Without getting all Wicker Man and pitchforks at dawn – and there are far bigger problems and threats to democracy in the wider world – it can seem like rural life is under threat when some newcomers complain about things like the sound of church bells, animal smells, mud on the road and farmers working through the night.

The chiming of church bells is an ongoing problem. There was a similar issue recently in Witheridge, Devon, and also just down the road in the same county at Kenton in 2021.

All over the country, the church powers-that-be are worried about being slapped with noise abatement orders by their local councils.
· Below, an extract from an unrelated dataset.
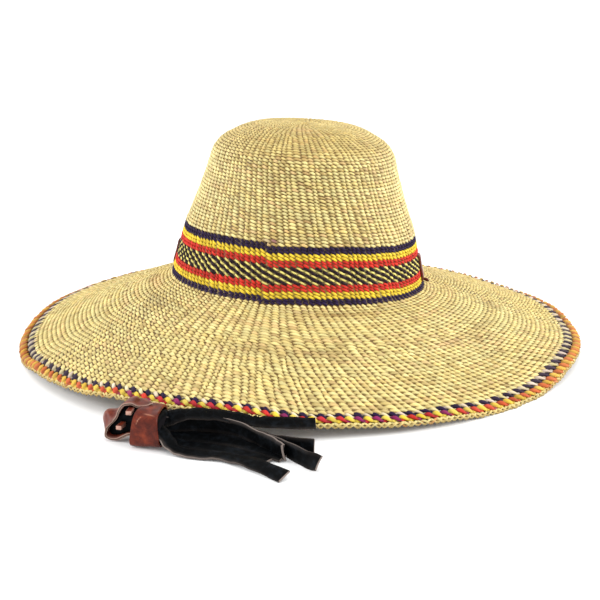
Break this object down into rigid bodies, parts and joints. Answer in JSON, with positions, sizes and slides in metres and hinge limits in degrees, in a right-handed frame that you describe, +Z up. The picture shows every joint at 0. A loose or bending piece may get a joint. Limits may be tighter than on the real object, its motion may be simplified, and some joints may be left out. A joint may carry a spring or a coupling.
{
  "type": "wide-brimmed woven straw hat with leather chin strap and tassel",
  "caption": "Wide-brimmed hat of twined straw with a dyed patterned band, a plaited rim edge, a leather chin strap and a leather tassel lying in front.",
  "frame": {"origin": "on the surface that the hat lies on, under the middle of the rim", "axes": "+Z up through the crown, -Y towards the front where the tassel lies, +X to the right of someone looking at the front"},
  "size_m": [0.447, 0.5289, 0.1774],
  "materials": {
    "straw": "dry matt twined straw",
    "dyed_band": "dyed twined straw",
    "dark_row": "indigo and plain straw stitches",
    "bright_row": "red and yellow straw stitches",
    "brown_leather": "polished goat leather",
    "black_leather": "dyed leather, raw cut edges"
  },
  "bodies": {
    "root": {"crown": "straw", "woven_band": "dyed_band", "brim": "straw", "rim_dark_row": "dark_row", "rim_bright_row": "bright_row", "rim_plait": "straw", "strap_anchor_right": "brown_leather", "strap_anchor_left": "brown_leather", "chin_strap_right": "brown_leather", "chin_strap_left": "brown_leather", "tassel_loop": "brown_leather", "tassel_wrap": "brown_leather", "tassel_fringe": "black_leather"}
  },
  "joints": []
}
More and more clocks in towns and villages have stopped chiming .

I’ve just been contacted by a woman in Sandwich, Kent, where the night-time chiming of the bells was stopped in 2017 after one complaint by a neighbour.

June Summerhayes saw my blog and asked me to support her petition to the government calling for clock chimes to be exempt from noise abatement regulations.

I’ve signed it and told her I would help publicise her campaign. Understandably, she’s rather dismayed that, at the time of writing, only 85 people have signed so far.

You can add your signature to the petition here.

Mrs Summerhayes says: ‘Recognise the special place that clock chimes have in British life and history. Many churches have had to silence night time clock chimes because a single person, or a few people have complained. We believe this is unjust if the majority support the chimes.

‘We want noise abatement regulations to be amended so that they do not apply to clock chimes. This should also mean that any previously issued noise abatement orders in respect of clock chimes cease to have effect.’

At 10,000 signatures, the government will respond to this petition. At 100,000 signatures, the petition will be considered for debate in Parliament.